11. Once you select your target market, cater to their needs.
Don't go blind into it. Put thought into it and be intentional about it. Who do you want to work with? Make a point to learn what your target customers like and dislike, need and/or want.
Be specific in your marketing materials. If you do both family portraits and weddings you should have 2 websites. You don't want to be perceived as a Jack of all trades, but rather as a master at what you are selling each and every client.
As a graphic designer, when I would take on freelance projects, I would craft my portfolio to reflect the need of my potential client. If he/she needs a logo, I am not going to parade all the books and posters I designed in front of him/her. You want your future clients to get a sense that you are the right person to be trusted to create their memories. When you meet with a client that is looking for a wedding photographer, take along the wedding albums that you created and showcase your wedding stories. You will have the chance to pass to the couple your postcards that showcase your baby photography, and talk to them about your other passion and speciality. The chances are that they have seen your baby work on the website already, or will, on your blog.
12. Build bridges and relationships with other professionals in your industry and related industries.

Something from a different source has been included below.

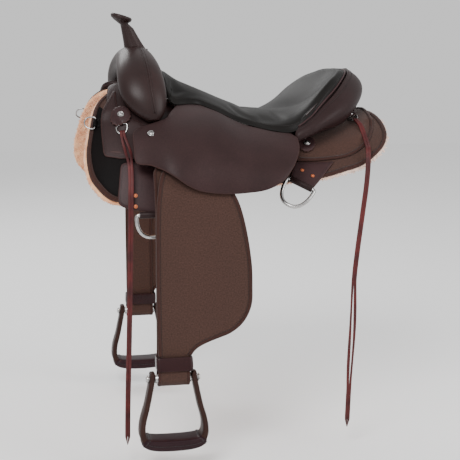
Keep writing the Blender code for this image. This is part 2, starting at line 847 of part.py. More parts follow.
def front_jockey(side):
    outline = outline_of(FRONT_JOCKEY, 2)
    name = f"front_jockey_{word(side)}"
    return sheet(name, outline, BACK, over_bar_in, over_bar_out, side, "leather")


def rear_jockey(side):
    outline = outline_of(REAR_JOCKEY, 2)
    name = f"rear_jockey_{word(side)}"
    return sheet(name, outline, BACK, over_bar_in, over_bar_out, side, "cordura")


# Rigging leathers and their rings
RIGGING_OUTLINE = [
    (-0.270, 0.262), (-0.276, 0.300), (-0.280, 0.332), (-0.273, 0.345), (-0.259, 0.3520),
    (-0.2395, 0.3564, 1), (-0.1866, 0.3564, 1), (-0.1866, 0.310), (-0.188, 0.262, 1),
    (-0.200, 0.2555, 1), (-0.262, 0.2555, 1),
]
RIG_IN = SKIRT_OUT + GAP
RIG_OUT = RIG_IN + RIGGING
RING_X = -0.2128
RING_S = 0.3605
SLEEVE_HALF = 0.0255
FOLD = 0.0024
REAR_LEAN = math.radians(40)  # how far the rear ring rests out of the vertical, on the skirt
REAR_STRAP = [
    (0.108, 0.180, 1), (0.190, 0.198, 1), (0.157, 0.231), (0.1316, 0.2541, 1), (0.0896, 0.2201, 1),
    (0.098, 0.200),
]
REAR_BAR = ((0.0862, 0.2225), (0.1318, 0.2585))


def sleeve_ends(side, which):
    """The two ends of the fold of leather that holds a ring's straight bar."""
    depth = RIG_IN + RING_WIRE + RING_FIT + FOLD
    if which == "front":
        middle = BACK.place(RING_X, RING_S, depth, side)
        return (
            middle - Vector((SLEEVE_HALF, 0, 0)),
            middle + Vector((SLEEVE_HALF, 0, 0)),
        )
    a, b = (BACK.place(x, s, depth, side) for x, s in REAR_BAR)
    middle, run = (a + b) / 2, (b - a).normalized()
    return middle - run * SLEEVE_HALF, middle + run * SLEEVE_HALF


def rigging(side, which):
    """A rigging leather with the sleeve for its ring at the lower edge."""
    outline = outline_of(RIGGING_OUTLINE if which == "front" else REAR_STRAP, 2)
    name = f"{which}_rigging_{word(side)}"
    made = sheet(name, outline, BACK, RIG_IN, RIG_OUT, side, "leather")
    start, end = sleeve_ends(side, which)
    return fold_round(made, start, end, RING_WIRE + RING_FIT, FOLD)


def fold_round(made, start, end, bore, wall):
    """Joins a round fold of leather to a sheet's edge and bores it for a ring's bar."""
    run = (end - start).normalized() * 0.004
    hint = Vector((0.31, 0.52, 0.79))
    rod = wire(f"fold_{made.name}", [start, end], bore + wall, "leather", False, hint, 10)
    drill = wire(f"bore_{made.name}", [start - run, end + run], bore, "leather", False, hint, 8)
    boolean(made, rod, "UNION")
    return boolean(made, drill, "DIFFERENCE")


def dee_points(middle, along, down, half, depth, corner):
    """The centre line of a D: a straight bar, then a round bow below it."""
    made = []
    for k in range(3):
        made.append(middle + along * (half - corner) * (k - 1))
    for k in range(2):
        turn = math.pi / 6 * (k + 1)
        made.append(
            middle
            + along * (half - corner + corner * math.sin(turn))
            + down * (corner - corner * math.cos(turn))
        )
    count = 10
    for k in range(count + 1):
        turn = math.pi * k / count
        flat = abs(math.cos(turn)) ** 0.85 * (1 if math.cos(turn) > 0 else -1)
        made.append(
            middle + along * half * flat + down * (corner + (depth - corner) * math.sin(turn) ** 0.85)
        )
    for k in range(2):
        turn = math.pi / 6 * (2 - k)
        made.append(
            middle
            - along * (half - corner + corner * math.sin(turn))
            + down * (corner - corner * math.cos(turn))
        )
    return made


def rigging_ring(side, which):
    start, end = sleeve_ends(side, which)
    middle, along = (start + end) / 2, (end - start).normalized()
    down = Vector((0, 0, -1))
    down = (down - down.dot(along) * along).normalized()
    lean = REAR_LEAN if which == "rear" else 0.0
    out = Vector((0, side, 0))
    out = (out - out.dot(along) * along - out.dot(down) * down).normalized()
    down = math.cos(lean) * down + math.sin(lean) * out
    points = dee_points(middle, along, down, RING_HALF, RING_DEPTH[which], RING_CORNER)
    hint = along.cross(down)
    name = f"{which}_ring_{word(side)}"
    return wire(name, points, RING_WIRE, "steel", True, hint, 8, tuple(middle))


# Scalloped rosettes
def rosette(side, name, x, s, radius, low, high):
    outline = []
    for k in range(32):
        turn = 2 * math.pi * k / 32
        reach = radius * (1 + 0.05 * math.cos(turn * 8))
        outline.append((x + reach * math.cos(turn), s + reach * math.sin(turn)))
    return sheet(name, outline, BACK, low, high, side, "leather")


FRONT_ROSETTE = (-0.263, 0.153, 0.0205)
REAR_ROSETTE = (0.137, 0.140, 0.0170)
DEE_WIRE = 0.0015
ROSETTE = 0.004


def front_rosette(side):
    lift = 2 * DEE_WIRE + 2 * GAP
    return rosette(
        side,
        f"front_rosette_{word(side)}",
        *FRONT_ROSETTE,
        lambda x, s: over_bar_out(x, s) + lift,
        lambda x, s: over_bar_out(x, s) + lift + ROSETTE,
    )


def rear_rosette(side):
    return rosette(
        side,
        f"rear_rosette_{word(side)}",
        *REAR_ROSETTE,
        lambda x, s: over_bar_out(x, s) + GAP,
        lambda x, s: over_bar_out(x, s) + GAP + ROSETTE,
    )


# Small dees that carry the strings
STRING_DEES = {"front": (-0.262, 0.171, 0.0125), "rear": (0.260, 0.076, 0.0105)}


def string_dee(side, which):
    x, s, half = STRING_DEES[which]
    points = dee_points(
        Vector((x, s, 0)), Vector((1, 0, 0)), Vector((0, 1, 0)), half, 0.023, 0.004
    )
    lift = DEE_WIRE + GAP
    placed = [
        BACK.place(p.x, p.y, lambda a, b: over_bar_out(a, b) + lift, side) for p in points
    ]
    hint = Vector((0, side * 0.6, 0.8))
    name = f"{which}_string_dee_{word(side)}"
    return wire(name, placed, DEE_WIRE, "steel", True, hint, 6)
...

Are you a wedding photographer? Create a set of post cards/a few booklets/a few posters for each one of the vendors you work with, during the weddings you shoot (showcasing their work - the flower arrangements and the bouquets - for the florists, the food for the caterer, and so on) with a little handwritten card, letting them know how much you enjoyed working with them. And make sure your logo and contact info are neatly placed on them (not in an obvious, overwhelming way, but tastefully).
They will appreciate that, on more than one account.
And while notes like that will make them feel good, appreciate you as a person and your business more, and help them promote their business - they will also be promoting your business.